• DIRECTIONS FOR THIS TASK
Can you pull out each line of the data below that includes the word "from"?

───── SUPPLIED MATERIAL ─────

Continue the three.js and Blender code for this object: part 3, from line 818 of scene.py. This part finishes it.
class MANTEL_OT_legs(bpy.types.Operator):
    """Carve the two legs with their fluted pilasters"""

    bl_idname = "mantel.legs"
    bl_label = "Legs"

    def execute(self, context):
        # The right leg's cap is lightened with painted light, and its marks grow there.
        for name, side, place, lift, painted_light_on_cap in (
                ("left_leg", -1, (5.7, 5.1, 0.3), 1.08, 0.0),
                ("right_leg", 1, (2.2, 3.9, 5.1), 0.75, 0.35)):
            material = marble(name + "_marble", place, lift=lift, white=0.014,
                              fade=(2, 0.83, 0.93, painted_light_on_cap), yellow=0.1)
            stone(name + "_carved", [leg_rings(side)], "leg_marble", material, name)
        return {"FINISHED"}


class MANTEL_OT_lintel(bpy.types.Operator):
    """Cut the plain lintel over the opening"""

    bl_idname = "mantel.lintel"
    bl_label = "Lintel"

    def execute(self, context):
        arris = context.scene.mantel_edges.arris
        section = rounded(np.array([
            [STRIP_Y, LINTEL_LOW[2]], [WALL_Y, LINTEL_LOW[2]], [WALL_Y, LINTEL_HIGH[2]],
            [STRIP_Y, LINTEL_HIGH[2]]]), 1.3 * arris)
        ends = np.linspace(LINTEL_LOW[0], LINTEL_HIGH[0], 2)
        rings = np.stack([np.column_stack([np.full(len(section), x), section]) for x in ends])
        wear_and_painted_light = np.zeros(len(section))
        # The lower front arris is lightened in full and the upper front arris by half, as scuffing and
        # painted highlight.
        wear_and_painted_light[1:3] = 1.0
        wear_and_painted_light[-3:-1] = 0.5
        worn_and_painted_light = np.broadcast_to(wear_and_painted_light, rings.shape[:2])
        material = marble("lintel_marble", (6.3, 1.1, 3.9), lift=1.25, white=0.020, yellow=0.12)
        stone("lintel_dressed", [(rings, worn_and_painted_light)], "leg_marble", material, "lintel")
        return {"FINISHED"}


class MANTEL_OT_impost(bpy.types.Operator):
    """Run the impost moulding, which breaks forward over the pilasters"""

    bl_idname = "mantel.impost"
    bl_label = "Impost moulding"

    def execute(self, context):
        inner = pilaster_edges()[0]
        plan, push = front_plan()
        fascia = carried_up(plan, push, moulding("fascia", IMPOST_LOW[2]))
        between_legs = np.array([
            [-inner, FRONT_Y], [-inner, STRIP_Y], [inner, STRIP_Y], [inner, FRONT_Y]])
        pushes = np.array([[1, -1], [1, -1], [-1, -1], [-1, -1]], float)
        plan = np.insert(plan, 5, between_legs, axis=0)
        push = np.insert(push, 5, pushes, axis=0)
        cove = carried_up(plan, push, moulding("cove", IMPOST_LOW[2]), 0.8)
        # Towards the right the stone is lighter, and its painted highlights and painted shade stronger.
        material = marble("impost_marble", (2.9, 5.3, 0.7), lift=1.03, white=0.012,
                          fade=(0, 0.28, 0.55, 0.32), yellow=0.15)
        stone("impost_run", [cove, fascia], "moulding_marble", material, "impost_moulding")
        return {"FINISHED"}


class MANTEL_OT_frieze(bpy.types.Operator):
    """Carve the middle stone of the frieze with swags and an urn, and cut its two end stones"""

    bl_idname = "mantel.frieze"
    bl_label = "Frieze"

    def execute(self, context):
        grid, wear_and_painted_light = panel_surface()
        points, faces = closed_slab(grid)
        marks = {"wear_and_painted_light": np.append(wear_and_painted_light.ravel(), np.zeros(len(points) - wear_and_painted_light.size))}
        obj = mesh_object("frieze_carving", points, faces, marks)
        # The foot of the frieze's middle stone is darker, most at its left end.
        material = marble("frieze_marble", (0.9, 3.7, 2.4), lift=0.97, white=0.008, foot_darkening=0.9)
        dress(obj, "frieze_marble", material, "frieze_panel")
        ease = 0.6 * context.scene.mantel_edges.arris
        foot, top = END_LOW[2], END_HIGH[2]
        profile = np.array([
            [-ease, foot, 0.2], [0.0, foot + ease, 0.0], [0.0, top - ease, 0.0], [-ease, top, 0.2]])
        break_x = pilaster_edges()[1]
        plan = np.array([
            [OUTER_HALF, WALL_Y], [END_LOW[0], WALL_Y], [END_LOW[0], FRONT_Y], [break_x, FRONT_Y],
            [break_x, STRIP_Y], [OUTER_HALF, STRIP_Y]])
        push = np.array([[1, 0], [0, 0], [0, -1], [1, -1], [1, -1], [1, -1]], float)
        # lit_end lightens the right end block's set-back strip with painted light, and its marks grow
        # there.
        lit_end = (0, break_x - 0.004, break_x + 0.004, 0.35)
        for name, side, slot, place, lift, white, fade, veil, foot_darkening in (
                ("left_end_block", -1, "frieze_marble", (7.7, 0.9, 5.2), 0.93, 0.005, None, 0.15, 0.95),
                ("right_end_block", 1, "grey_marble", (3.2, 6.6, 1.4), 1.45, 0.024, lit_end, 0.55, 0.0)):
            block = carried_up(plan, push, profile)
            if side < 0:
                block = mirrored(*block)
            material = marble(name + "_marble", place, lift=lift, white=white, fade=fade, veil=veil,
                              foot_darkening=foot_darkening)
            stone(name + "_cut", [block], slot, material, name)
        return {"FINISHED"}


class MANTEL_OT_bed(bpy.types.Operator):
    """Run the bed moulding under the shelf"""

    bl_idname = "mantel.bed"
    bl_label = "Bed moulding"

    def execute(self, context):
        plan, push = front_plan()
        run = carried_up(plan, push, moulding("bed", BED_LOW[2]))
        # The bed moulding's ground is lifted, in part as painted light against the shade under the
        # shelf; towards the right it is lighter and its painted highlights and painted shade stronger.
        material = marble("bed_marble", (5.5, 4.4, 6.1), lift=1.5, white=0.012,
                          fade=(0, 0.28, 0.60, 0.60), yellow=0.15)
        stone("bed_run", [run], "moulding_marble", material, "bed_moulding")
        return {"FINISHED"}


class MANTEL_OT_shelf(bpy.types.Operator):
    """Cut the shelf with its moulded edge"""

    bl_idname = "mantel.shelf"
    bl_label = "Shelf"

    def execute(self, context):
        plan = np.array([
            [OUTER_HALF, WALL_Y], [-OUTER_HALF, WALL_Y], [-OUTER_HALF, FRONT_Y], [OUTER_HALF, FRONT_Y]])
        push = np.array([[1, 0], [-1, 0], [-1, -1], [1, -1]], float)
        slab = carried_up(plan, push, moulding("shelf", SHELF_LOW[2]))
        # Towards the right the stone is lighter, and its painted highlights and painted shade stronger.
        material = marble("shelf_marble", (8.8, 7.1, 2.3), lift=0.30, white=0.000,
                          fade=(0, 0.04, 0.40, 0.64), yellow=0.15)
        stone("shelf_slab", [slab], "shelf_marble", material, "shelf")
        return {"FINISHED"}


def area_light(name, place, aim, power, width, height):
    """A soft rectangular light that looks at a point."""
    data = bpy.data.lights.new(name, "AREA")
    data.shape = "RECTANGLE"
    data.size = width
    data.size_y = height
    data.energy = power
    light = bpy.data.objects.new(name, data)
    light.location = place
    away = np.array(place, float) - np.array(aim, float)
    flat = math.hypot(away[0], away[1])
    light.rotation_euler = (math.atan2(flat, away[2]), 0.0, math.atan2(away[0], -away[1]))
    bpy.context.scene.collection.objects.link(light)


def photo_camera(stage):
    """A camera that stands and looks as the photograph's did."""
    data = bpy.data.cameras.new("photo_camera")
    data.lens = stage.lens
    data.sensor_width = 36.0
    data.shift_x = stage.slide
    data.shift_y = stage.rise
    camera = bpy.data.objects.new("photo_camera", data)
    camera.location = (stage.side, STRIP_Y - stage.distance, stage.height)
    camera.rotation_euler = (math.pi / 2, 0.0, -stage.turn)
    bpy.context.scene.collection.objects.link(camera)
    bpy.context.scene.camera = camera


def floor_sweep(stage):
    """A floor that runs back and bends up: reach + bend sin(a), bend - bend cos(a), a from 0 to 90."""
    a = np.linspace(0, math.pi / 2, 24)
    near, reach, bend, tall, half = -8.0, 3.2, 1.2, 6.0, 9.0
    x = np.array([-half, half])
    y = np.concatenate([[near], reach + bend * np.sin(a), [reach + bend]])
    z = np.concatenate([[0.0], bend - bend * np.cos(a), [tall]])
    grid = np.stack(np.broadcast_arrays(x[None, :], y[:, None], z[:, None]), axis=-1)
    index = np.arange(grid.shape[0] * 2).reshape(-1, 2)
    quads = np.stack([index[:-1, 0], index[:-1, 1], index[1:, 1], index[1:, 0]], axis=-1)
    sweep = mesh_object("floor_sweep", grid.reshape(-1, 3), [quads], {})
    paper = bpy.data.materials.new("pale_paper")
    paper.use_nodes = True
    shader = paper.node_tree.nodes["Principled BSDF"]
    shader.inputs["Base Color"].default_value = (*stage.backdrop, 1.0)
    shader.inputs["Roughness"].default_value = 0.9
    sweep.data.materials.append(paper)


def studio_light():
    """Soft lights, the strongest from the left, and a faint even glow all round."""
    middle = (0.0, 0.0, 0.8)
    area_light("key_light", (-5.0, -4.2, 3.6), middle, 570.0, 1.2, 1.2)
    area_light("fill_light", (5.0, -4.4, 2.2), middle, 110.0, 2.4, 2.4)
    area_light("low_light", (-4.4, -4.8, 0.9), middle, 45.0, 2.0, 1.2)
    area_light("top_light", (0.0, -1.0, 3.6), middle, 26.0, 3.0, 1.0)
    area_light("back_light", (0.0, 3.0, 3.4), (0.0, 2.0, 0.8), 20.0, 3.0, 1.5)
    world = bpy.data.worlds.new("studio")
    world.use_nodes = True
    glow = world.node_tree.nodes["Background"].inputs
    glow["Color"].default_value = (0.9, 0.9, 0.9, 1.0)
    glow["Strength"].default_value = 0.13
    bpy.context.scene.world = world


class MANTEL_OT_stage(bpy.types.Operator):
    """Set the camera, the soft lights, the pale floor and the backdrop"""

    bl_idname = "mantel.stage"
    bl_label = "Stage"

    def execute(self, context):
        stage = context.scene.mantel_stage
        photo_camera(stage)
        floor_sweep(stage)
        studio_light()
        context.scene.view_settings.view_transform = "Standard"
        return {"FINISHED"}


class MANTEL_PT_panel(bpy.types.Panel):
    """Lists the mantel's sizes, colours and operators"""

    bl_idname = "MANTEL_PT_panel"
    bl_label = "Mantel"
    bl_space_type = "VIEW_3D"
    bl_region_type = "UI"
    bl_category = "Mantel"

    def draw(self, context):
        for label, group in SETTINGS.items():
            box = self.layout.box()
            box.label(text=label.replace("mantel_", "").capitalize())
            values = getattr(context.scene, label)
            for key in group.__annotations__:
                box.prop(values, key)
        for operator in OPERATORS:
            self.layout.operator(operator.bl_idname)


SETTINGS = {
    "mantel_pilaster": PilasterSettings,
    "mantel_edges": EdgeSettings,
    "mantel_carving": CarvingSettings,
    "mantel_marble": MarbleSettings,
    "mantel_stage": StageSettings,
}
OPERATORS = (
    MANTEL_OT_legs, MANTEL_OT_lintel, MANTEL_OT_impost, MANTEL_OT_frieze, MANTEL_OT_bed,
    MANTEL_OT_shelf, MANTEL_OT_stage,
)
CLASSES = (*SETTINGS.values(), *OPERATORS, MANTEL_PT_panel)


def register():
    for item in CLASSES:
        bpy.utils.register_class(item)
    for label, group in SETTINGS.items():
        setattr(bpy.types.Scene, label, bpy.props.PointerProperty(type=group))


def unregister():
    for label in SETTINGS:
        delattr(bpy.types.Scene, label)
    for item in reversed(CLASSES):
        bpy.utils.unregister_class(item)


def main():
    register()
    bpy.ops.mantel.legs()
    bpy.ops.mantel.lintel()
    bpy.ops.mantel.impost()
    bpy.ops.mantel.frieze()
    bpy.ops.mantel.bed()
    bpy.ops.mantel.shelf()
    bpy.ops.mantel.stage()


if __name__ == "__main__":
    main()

─────

• WRITTEN RESPONSE
Continue the three.js and Blender code for this object: part 3, from line 818 of scene.py. This part finishes it.
    """A floor that runs back and bends up: reach + bend sin(a), bend - bend cos(a), a from 0 to 90."""
    """Soft lights, the strongest from the left, and a faint even glow all round."""